The input
-- begin --
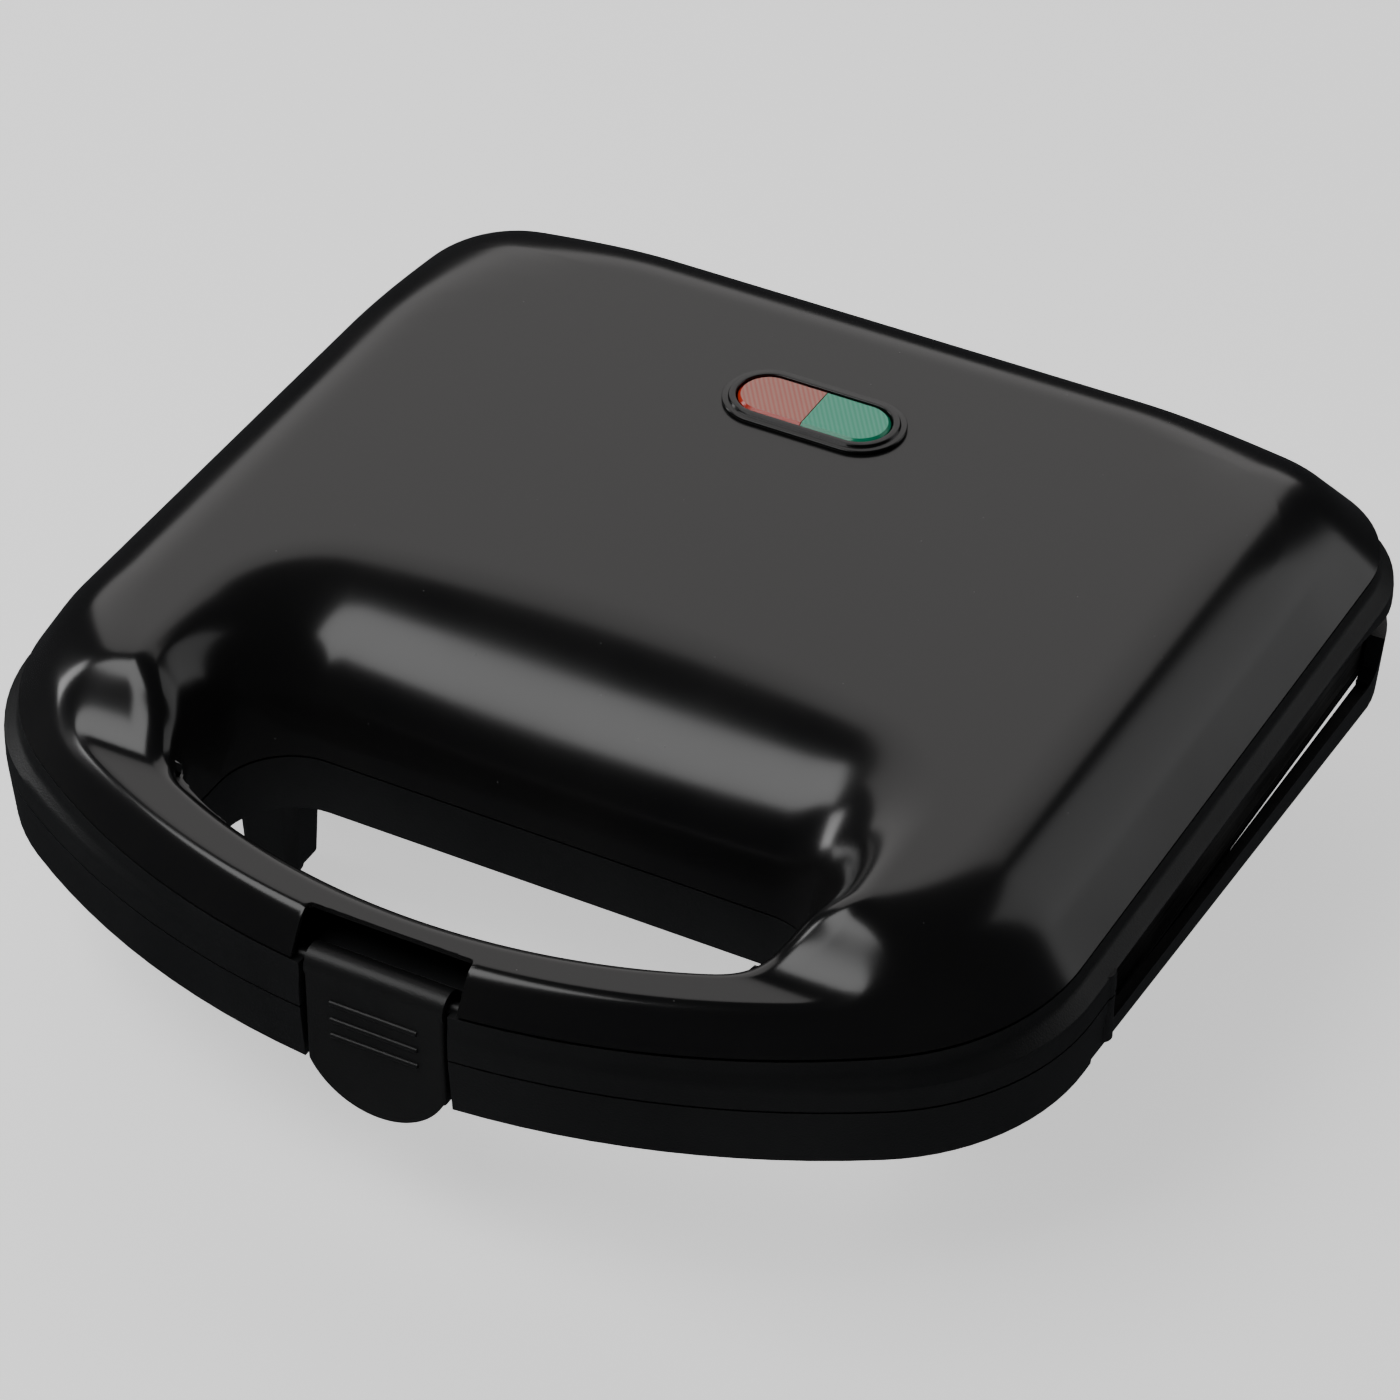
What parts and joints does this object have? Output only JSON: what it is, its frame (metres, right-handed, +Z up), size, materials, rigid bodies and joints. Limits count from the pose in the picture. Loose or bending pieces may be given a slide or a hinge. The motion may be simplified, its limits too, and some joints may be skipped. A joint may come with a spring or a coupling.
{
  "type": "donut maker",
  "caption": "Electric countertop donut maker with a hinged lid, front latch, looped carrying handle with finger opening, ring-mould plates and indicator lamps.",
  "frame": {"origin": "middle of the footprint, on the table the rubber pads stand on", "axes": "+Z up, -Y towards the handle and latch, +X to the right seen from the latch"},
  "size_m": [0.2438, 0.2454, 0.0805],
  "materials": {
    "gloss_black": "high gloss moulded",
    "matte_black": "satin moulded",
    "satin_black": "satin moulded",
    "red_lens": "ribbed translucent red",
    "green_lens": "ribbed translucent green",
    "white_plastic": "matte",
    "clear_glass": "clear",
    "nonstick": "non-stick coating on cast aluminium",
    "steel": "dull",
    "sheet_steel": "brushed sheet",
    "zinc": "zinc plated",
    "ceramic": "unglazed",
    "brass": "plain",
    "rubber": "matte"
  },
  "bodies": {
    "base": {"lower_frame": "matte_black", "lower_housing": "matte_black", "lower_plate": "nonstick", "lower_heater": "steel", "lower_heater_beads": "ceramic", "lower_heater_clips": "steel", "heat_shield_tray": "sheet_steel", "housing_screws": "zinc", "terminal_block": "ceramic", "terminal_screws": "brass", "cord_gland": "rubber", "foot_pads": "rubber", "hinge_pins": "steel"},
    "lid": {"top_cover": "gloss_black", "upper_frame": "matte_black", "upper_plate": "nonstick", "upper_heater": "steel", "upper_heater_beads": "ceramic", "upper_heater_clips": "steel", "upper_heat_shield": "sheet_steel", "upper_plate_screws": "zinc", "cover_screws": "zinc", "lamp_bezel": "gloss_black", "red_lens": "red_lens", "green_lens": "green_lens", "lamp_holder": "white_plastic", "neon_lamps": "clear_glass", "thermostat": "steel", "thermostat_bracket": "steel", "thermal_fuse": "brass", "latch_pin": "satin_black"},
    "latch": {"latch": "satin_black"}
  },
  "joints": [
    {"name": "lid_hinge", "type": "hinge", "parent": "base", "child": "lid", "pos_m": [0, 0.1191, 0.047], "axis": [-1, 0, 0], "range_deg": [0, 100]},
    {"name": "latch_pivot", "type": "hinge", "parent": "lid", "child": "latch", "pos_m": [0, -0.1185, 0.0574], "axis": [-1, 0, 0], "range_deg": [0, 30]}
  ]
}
-- end --
-- begin --
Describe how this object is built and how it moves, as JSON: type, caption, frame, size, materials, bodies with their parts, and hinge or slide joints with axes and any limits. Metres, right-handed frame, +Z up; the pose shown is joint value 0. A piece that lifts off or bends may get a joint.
-- end --
Show all lines from the records above where the word "object" occurs.

Exercise response
What parts and joints does this object have? Output only JSON: what it is, its frame (metres, right-handed, +Z up), size, materials, rigid bodies and joints. Limits count from the pose in the picture. Loose or bending pieces may be given a slide or a hinge. The motion may be simplified, its limits too, and some joints may be skipped. A joint may come with a spring or a coupling.
Describe how this object is built and how it moves, as JSON: type, caption, frame, size, materials, bodies with their parts, and hinge or slide joints with axes and any limits. Metres, right-handed frame, +Z up; the pose shown is joint value 0. A piece that lifts off or bends may get a joint.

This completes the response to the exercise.